Rusedski hit another 19 aces in his 6-7 6-3 7-5 victory over Petr Korda, and in today's final he faces Mark Philippoussis, who earlier beat Henman 7-6 6-4. Despite playing 19 matches in the last 40 days - and losing just three of them, all to players in the world's top five - the British No 1 shows no signs of tiredness.

"Tiredness is just a mental thing," he said last night, "and Tony [Pickard, his new coach] is doing a good job getting me prepared mentally so I'm not really feeling it at the moment."

So far the relationship has been strictly telephonic - "I've only lost once in the two weeks we've been together and that was against Sampras" Rusedski said, "so the phone's working quite well!"

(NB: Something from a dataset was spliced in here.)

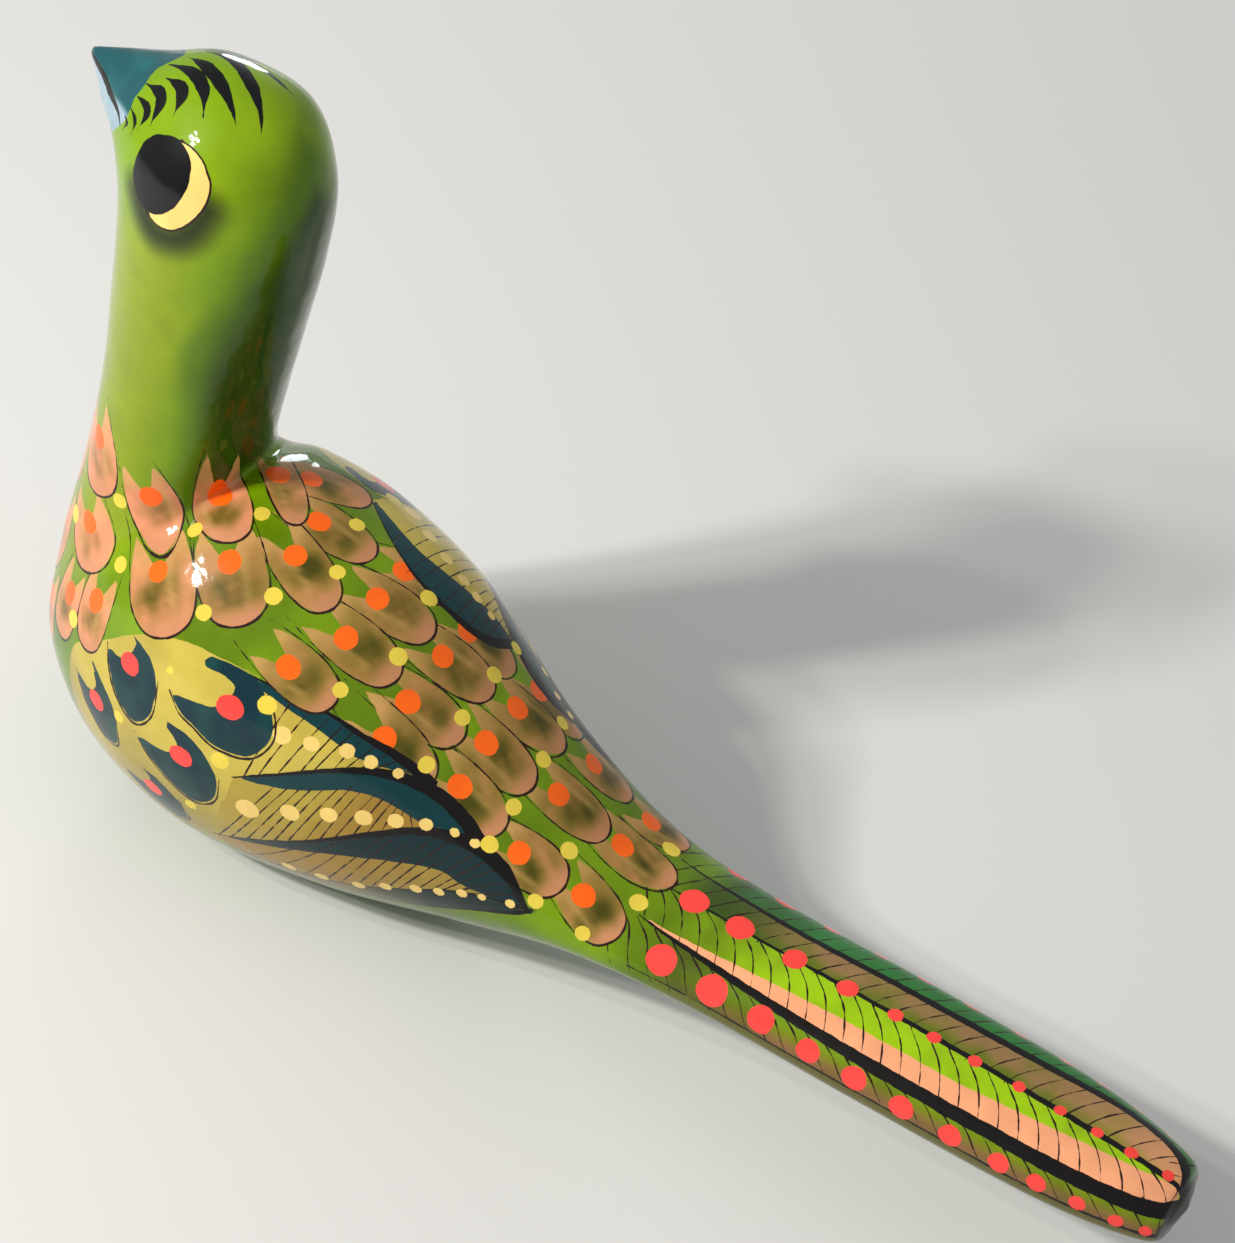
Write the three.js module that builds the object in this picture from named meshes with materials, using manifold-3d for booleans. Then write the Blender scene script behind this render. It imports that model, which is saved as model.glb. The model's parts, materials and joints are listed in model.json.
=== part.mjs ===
// Pottery bird with a long straight tail, moulded in one piece and resting on its flattened belly.
// Millimetres, +Z up. The bird faces -Y, its tail runs to +Y and its left side is +X.
// It is the same left and right of x = 0, and z = 0 is the table that it sits on.

import * as THREE from 'three';
import { mergeVertices } from 'three/addons/utils/BufferGeometryUtils.js';
import Module from 'manifold-3d';

// Driving sizes
const length = 256;      // beak tip to tail tip
const seatDepth = 3.5;   // how much of the round belly the flat seat takes off
const glazeGreen = 0x86a61c;

// How finely the form is faceted
const stepsPerSection = 4;
const sidesAround = 48;

// The free form as shares of the length. Each section spans from a point on the back or crown
// to a point on the belly or throat, both [y, z], with z from the lowest point of the round belly.
// It is an ellipse that wide each side; square under 1 squares it off, as on the flat tail.
const share = length / 256;
const sections = [
  { at: 'tail end', back: [197.5, 34.6], belly: [197.5, 33.4], halfWidth: 0.6, square: 1 },
  { at: 'tail rim', back: [195.9, 38], belly: [196.5, 30], halfWidth: 6, square: 1 },
  { at: 'tail rounding', back: [192, 40], belly: [194, 27.5], halfWidth: 10, square: 0.9 },
  { at: 'tail outer part', back: [172, 41], belly: [174, 26.5], halfWidth: 13.7, square: 0.8 },
  { at: 'tail middle', back: [135, 41], belly: [138, 25], halfWidth: 14.6, square: 0.8 },
  { at: 'tail inner part', back: [101, 40], belly: [104, 24], halfWidth: 15.2, square: 0.9 },
  { at: 'tail root', back: [76, 42], belly: [78, 21.5], halfWidth: 17.8, square: 1 },
  { at: 'rump', back: [49.5, 58], belly: [49, 10], halfWidth: 22.8, square: 1 },
  { at: 'loin', back: [24.5, 75], belly: [19, 2], halfWidth: 32, square: 1 },
  { at: 'middle of the body', back: [2, 82], belly: [-12, 0.3], halfWidth: 37, square: 1 },
  { at: 'wing shoulders', back: [-12.5, 84.5], belly: [-39, 8.5], halfWidth: 34, square: 1 },
  { at: 'breast', back: [-18, 84], belly: [-56, 26.5], halfWidth: 27, square: 1 },
  { at: 'neck root', back: [-17.5, 88], belly: [-57.5, 49], halfWidth: 20.8, square: 1 },
  { at: 'lower neck', back: [-15, 101.5], belly: [-53.3, 74], halfWidth: 18.5, square: 1 },
  { at: 'middle of the neck', back: [-12, 118], belly: [-49.7, 98], halfWidth: 18.4, square: 1 },
  { at: 'throat', back: [-9, 135.5], belly: [-48.3, 120.5], halfWidth: 18.9, square: 1 },
  { at: 'cheeks', back: [-8.5, 152], belly: [-47.5, 138.5], halfWidth: 19.1, square: 1 },
  { at: 'crown', back: [-15, 166.5], belly: [-49, 147], halfWidth: 16.8, square: 1 },
  { at: 'forehead', back: [-31, 171], belly: [-52, 150], halfWidth: 11, square: 1 },
  { at: 'beak root', back: [-44, 166.3], belly: [-55.2, 152.5], halfWidth: 6.4, square: 1 },
  { at: 'beak middle', back: [-52, 163.5], belly: [-57, 155.5], halfWidth: 3.4, square: 1 },
  { at: 'beak tip', back: [-59, 160.8], belly: [-59, 158.8], halfWidth: 0.8, square: 1 },
];

// Curves through the sections: one along the back, one along the belly, one for width and squareness
function curveThrough(pointOf) {
  return new THREE.CatmullRomCurve3(sections.map(pointOf), false, 'catmullrom', 0.5);
}
const height = (z) => z * share - seatDepth;
const backLine = curveThrough((s) => new THREE.Vector3(0, s.back[0] * share, height(s.back[1])));
const bellyLine = curveThrough((s) => new THREE.Vector3(0, s.belly[0] * share, height(s.belly[1])));
const widthLine = curveThrough((s) => new THREE.Vector3(s.halfWidth * share, s.square, 0));

// One ring of points around the form, at t from the tail end (0) to the beak tip (1)
function ringAt(t) {
  const back = backLine.getPoint(t);
  const belly = bellyLine.getPoint(t);
  const { x: halfWidth, y: square } = widthLine.getPoint(t);
  const middle = back.clone().add(belly).multiplyScalar(0.5);
  const rise = back.clone().sub(belly).multiplyScalar(0.5);
  const squared = (value) => Math.sign(value) * Math.abs(value) ** square;
  const ring = [];
  for (let side = 0; side < sidesAround; side++) {
    const angle = (side / sidesAround) * 2 * Math.PI;
    const point = middle.clone().addScaledVector(rise, squared(Math.sin(angle)));
    point.x = halfWidth * squared(Math.cos(angle));
    ring.push(point);
  }
  return { ring, middle };
}

// A closed skin over all the rings, with a fan of triangles over each end
function loftedSkin() {
  const ringCount = (sections.length - 1) * stepsPerSection + 1;
  const points = [];
  const triangles = [];
  let first;
  let last;
  for (let i = 0; i < ringCount; i++) {
    last = ringAt(i / (ringCount - 1));
    first ??= last;
    points.push(...last.ring);
  }
  const tailEnd = points.push(first.middle) - 1;
  const beakTip = points.push(last.middle) - 1;
  for (let side = 0; side < sidesAround; side++) {
    const next = (side + 1) % sidesAround;
    for (let i = 0; i < ringCount - 1; i++) {
      const here = i * sidesAround;
      const there = here + sidesAround;
      triangles.push(here + side, here + next, there + next);
      triangles.push(here + side, there + next, there + side);
    }
    const lastRing = (ringCount - 1) * sidesAround;
    triangles.push(tailEnd, next, side);
    triangles.push(beakTip, lastRing + side, lastRing + next);
  }
  const geometry = new THREE.BufferGeometry().setFromPoints(points);
  geometry.setIndex(triangles);
  return geometry;
}

// Everything below the table, wide enough to take the whole underside off flat
function belowTable() {
  const depth = 2 * (seatDepth + length);
  const block = new THREE.BoxGeometry(2 * length, 4 * length, depth);
  block.translate(0, 0, -depth / 2);
  return block;
}

// Joining and cutting
const wasm = await Module();
wasm.setup();

function toSolid(geometry) {
  const plain = geometry.clone();
  plain.deleteAttribute('normal');
  plain.deleteAttribute('uv');
  const merged = mergeVertices(plain);
  return new wasm.Manifold(new wasm.Mesh({
    numProp: 3,
    vertProperties: new Float32Array(merged.attributes.position.array),
    triVerts: new Uint32Array(merged.index.array),
  }));
}

function toGeometry(solid) {
  const { vertProperties, triVerts } = solid.getMesh();
  const geometry = new THREE.BufferGeometry();
  geometry.setAttribute('position', new THREE.BufferAttribute(vertProperties, 3));
  geometry.setIndex(new THREE.BufferAttribute(triVerts, 1));
  geometry.computeVertexNormals();
  return geometry;
}

// The bird
const birdSolid = toSolid(loftedSkin()).subtract(toSolid(belowTable()));
const glaze = new THREE.MeshStandardMaterial({ color: glazeGreen, roughness: 0.25, metalness: 0 });
const bird = new THREE.Mesh(toGeometry(birdSolid), glaze);
bird.name = 'bird';

const figurine = new THREE.Group();
figurine.add(bird);

export default figurine;
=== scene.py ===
"""Looks of a painted and varnished pottery bird: a fine skin over the moulded form, painted in code.

Every painted mark is a shape on the skin. The mesh stores, for each face, the colour of the ground
and the edges of the marks that cross it, as distances in millimetres, and the material draws the edges.
"""

import json
import math

import bpy
import numpy as np
from mathutils import Matrix, Vector

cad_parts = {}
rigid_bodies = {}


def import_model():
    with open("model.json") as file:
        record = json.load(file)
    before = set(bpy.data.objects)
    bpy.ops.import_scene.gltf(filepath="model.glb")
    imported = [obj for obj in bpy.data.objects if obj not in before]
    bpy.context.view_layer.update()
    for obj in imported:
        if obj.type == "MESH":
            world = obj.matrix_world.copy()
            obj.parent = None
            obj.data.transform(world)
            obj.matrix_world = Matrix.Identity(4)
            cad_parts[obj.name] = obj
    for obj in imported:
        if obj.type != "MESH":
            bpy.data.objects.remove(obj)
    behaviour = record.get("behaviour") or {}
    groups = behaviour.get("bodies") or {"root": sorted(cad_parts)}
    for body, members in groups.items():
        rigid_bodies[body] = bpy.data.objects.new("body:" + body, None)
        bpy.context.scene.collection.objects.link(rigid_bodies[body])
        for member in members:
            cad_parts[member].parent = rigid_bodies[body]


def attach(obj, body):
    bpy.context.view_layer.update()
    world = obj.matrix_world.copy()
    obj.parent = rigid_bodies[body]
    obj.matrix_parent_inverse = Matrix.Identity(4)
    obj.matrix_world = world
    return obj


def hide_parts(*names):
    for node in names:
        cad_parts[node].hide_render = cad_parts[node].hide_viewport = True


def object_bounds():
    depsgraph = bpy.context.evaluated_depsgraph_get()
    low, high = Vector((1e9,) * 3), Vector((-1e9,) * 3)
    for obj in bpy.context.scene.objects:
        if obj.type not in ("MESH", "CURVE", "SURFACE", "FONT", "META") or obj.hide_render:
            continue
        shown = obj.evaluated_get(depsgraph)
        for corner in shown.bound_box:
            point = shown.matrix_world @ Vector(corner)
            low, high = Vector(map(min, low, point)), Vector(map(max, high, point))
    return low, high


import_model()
cad_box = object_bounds()

MM = 0.001
rng = np.random.default_rng(7)

# Colours, as sRGB levels out of 255
GREEN = (118, 154, 4)
LIGHT_GREEN = (136, 164, 10)
BODY_GREEN = (94, 124, 2)
DEEP_GREEN = (34, 62, 6)
SHADE_GREEN = (76, 112, 6)
THROAT_GREEN = (136, 148, 6)
TAIL_GREEN = (160, 204, 8)
SALMON = (228, 148, 108)
OLIVE = (72, 68, 8)
ORANGE = (255, 104, 18)
YELLOW = (228, 204, 74)
KHAKI = (198, 178, 76)
OCHRE = (160, 124, 46)
TEAL = (8, 46, 56)
BAND_TEAL = (6, 56, 62)
LOW_BAND_TEAL = (2, 40, 46)
BEAK_TEAL = (24, 82, 88)
BEAK_LIGHT = (50, 130, 138)
CORAL = (255, 72, 66)
CREAM = (240, 206, 118)
PINK = (250, 172, 126)
TAN = (150, 118, 74)
BLACK = (14, 10, 10)
CHIP_BROWN = (90, 70, 40)
FLOOR_GREY = (226, 226, 224)
INK = (40, 20, 14)
EYE_BLACK = (10, 12, 14)
PALE_BLUE = (150, 172, 186)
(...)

By the time he meets Pickard in Vienna tomorrow, Rusedski is likely to have improved on his record as the highest ranked British player.

Win or lose today, calculations suggest he will be seventh when the new list is published, and his chances of qualifying for the elite eight-man year-ending ATP tour world championship in Hanover in November are now realistic.

For the third time this week he had to go to three sets. He admitted to getting angry after letting the first set tie-break slip away - he had an easy forehand to put away at 5-5 which he put into the sidelines, and Korda took the tie-break 7-5.

A break in the third game of the second set brought the 24-year-old from London back into the match and at 5-1 Korda looked out of it, but another loose game meant Rusedski dropped serve and had to rely on his second break to level the match.

When Korda fought his way back from 0-40 in the sixth game of the decider to level at 3-3, Rusedski's best chance might have disappeared. But with the Czech serving for the second time to stay in the match, Rusedski connected with a couple of returns and moved into the final on his third match point.

Though he didn't know it at the time, the three break points Henman missed in the third game of his match against Philippoussis were the one chance he had of making a fist of it.

The Australian made a sleepy start, but after the first half-dozen games he showed that he too is more than just a big server. A delightful backhand drop volley took Henman's serve on the third point of the tie- break, after which he was never behind.

After taking the tie-break 7-2, he broke in the third game of the second set and never gave the British No 2 a chance of breaking back.